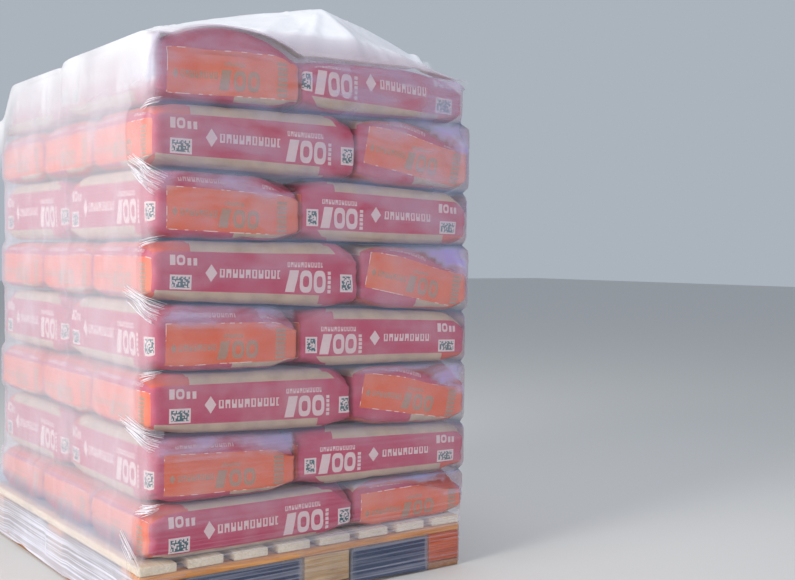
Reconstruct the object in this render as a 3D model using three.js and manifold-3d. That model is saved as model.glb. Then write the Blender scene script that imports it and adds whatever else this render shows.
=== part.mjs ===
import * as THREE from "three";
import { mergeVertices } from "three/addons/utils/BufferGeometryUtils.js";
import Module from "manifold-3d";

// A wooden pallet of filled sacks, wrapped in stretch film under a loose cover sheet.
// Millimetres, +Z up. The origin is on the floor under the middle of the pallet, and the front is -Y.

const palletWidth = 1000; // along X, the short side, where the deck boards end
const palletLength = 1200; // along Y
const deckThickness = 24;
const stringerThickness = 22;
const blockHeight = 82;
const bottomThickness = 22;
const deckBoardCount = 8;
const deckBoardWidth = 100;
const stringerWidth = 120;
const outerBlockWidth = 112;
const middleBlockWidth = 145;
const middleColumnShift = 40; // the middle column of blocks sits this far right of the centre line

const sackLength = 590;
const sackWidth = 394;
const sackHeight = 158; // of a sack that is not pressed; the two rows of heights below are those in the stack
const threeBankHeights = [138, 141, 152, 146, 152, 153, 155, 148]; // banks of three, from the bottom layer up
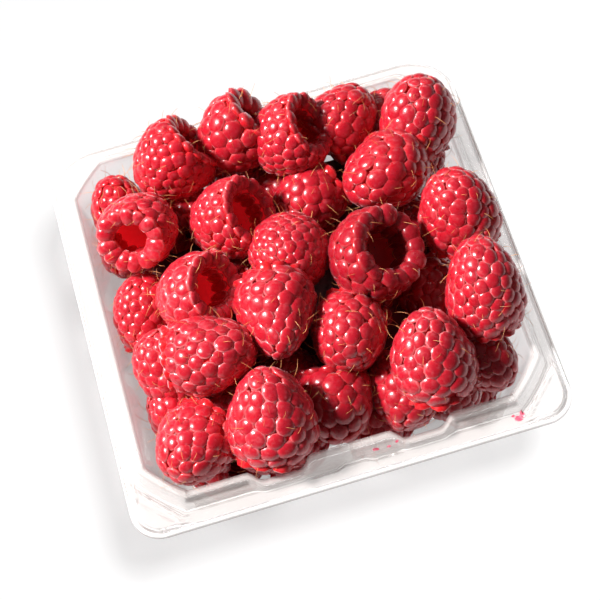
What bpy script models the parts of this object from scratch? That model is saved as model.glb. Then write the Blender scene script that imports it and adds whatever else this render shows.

What you will do:
Pick out the lines that have the word "imports". Copy them all.

The answer:
Reconstruct the object in this render as a 3D model using three.js and manifold-3d. That model is saved as model.glb. Then write the Blender scene script that imports it and adds whatever else this render shows.
What bpy script models the parts of this object from scratch? That model is saved as model.glb. Then write the Blender scene script that imports it and adds whatever else this render shows.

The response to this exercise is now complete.